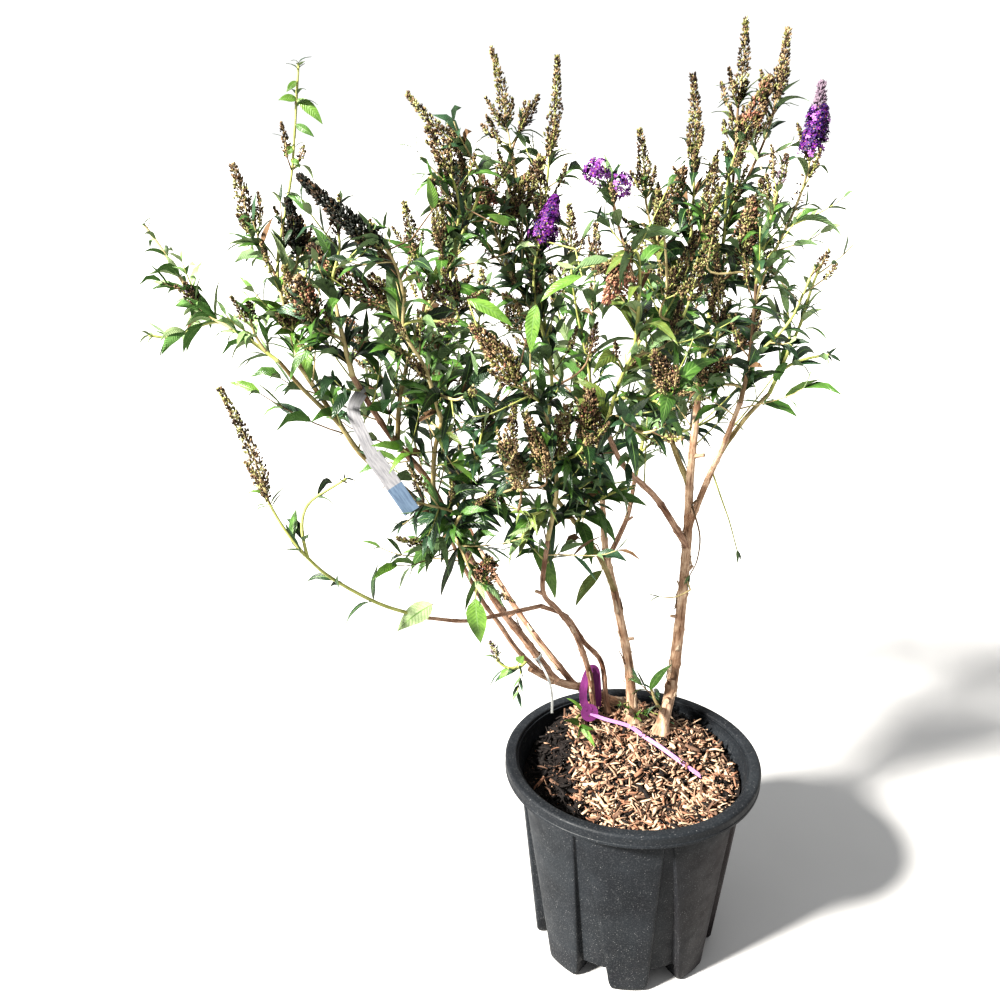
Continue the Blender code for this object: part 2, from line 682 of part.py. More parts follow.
def bend_to(start, heading, foot, axis):
    """A shoot's path: it leaves along a heading and arrives along the flower's axis."""
    run = (foot - start).length
    a = start + heading * run * 0.35
    b = foot - axis * run * 0.4
    out = []
    for i in range(SHOOT_STEPS + 1):
        t = i / SHOOT_STEPS
        out.append(start * (1 - t) ** 3 + a * 3 * t * (1 - t) ** 2 + b * 3 * t ** 2 * (1 - t) + foot * t ** 3)
    return out


def grow_shoots(name, lead, plans):
    """The mass's side shoots with their flowers; one whose way is taken is left out."""
    shoots = []
    for station, foot, tip, kind in plans:
        start, ahead = at_station(lead, station * 0.96)
        low = Vector(foot)
        high = Vector(tip)
        axis = (high - low).normalized()
        heading = ((low - start).normalized() + ahead * 0.8).normalized()
        path = bend_to(start, heading, low, axis)
        if kind == "leafy":
            path.append(high)
        marks = lengths(path)
        radii = [TWIG_RADIUS * 1.15 - 0.6 * m / marks[-1] for m in marks]
        if not is_free(name, tube(path, grown(radii, MARGIN), 3), None):
            print("left out", name, foot, kind)
            continue
        shells = [tube(path[:-1] + [path[-1] + axis * 4], radii, 3)]
        if kind != "leafy":
            if not is_free(name, flower(low, high, *FLOWERS[kind], MARGIN), None):
                print("left out", name, foot, kind)
                continue
            shells.append(flower(low, high, *FLOWERS[kind]))
        shoots.append((path, radii, [place(name, s) for s in shells], kind))
    return shoots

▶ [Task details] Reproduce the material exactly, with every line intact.

▶ [Written answer]
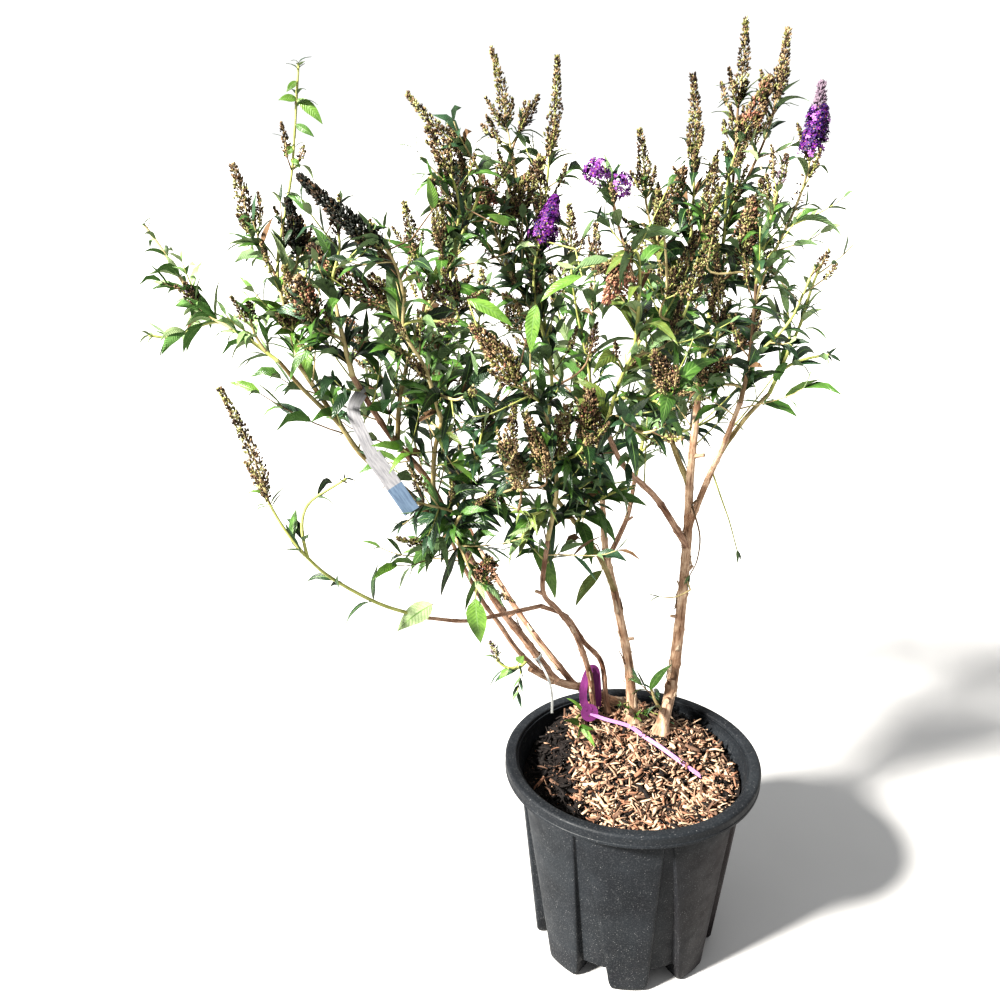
Continue the Blender code for this object: part 2, from line 682 of part.py. More parts follow.
def bend_to(start, heading, foot, axis):
    """A shoot's path: it leaves along a heading and arrives along the flower's axis."""
    run = (foot - start).length
    a = start + heading * run * 0.35
    b = foot - axis * run * 0.4
    out = []
    for i in range(SHOOT_STEPS + 1):
        t = i / SHOOT_STEPS
        out.append(start * (1 - t) ** 3 + a * 3 * t * (1 - t) ** 2 + b * 3 * t ** 2 * (1 - t) + foot * t ** 3)
    return out


def grow_shoots(name, lead, plans):
    """The mass's side shoots with their flowers; one whose way is taken is left out."""
    shoots = []
    for station, foot, tip, kind in plans:
        start, ahead = at_station(lead, station * 0.96)
        low = Vector(foot)
        high = Vector(tip)
        axis = (high - low).normalized()
        heading = ((low - start).normalized() + ahead * 0.8).normalized()
        path = bend_to(start, heading, low, axis)
        if kind == "leafy":
            path.append(high)
        marks = lengths(path)
        radii = [TWIG_RADIUS * 1.15 - 0.6 * m / marks[-1] for m in marks]
        if not is_free(name, tube(path, grown(radii, MARGIN), 3), None):
            print("left out", name, foot, kind)
            continue
        shells = [tube(path[:-1] + [path[-1] + axis * 4], radii, 3)]
        if kind != "leafy":
            if not is_free(name, flower(low, high, *FLOWERS[kind], MARGIN), None):
                print("left out", name, foot, kind)
                continue
            shells.append(flower(low, high, *FLOWERS[kind]))
        shoots.append((path, radii, [place(name, s) for s in shells], kind))
    return shoots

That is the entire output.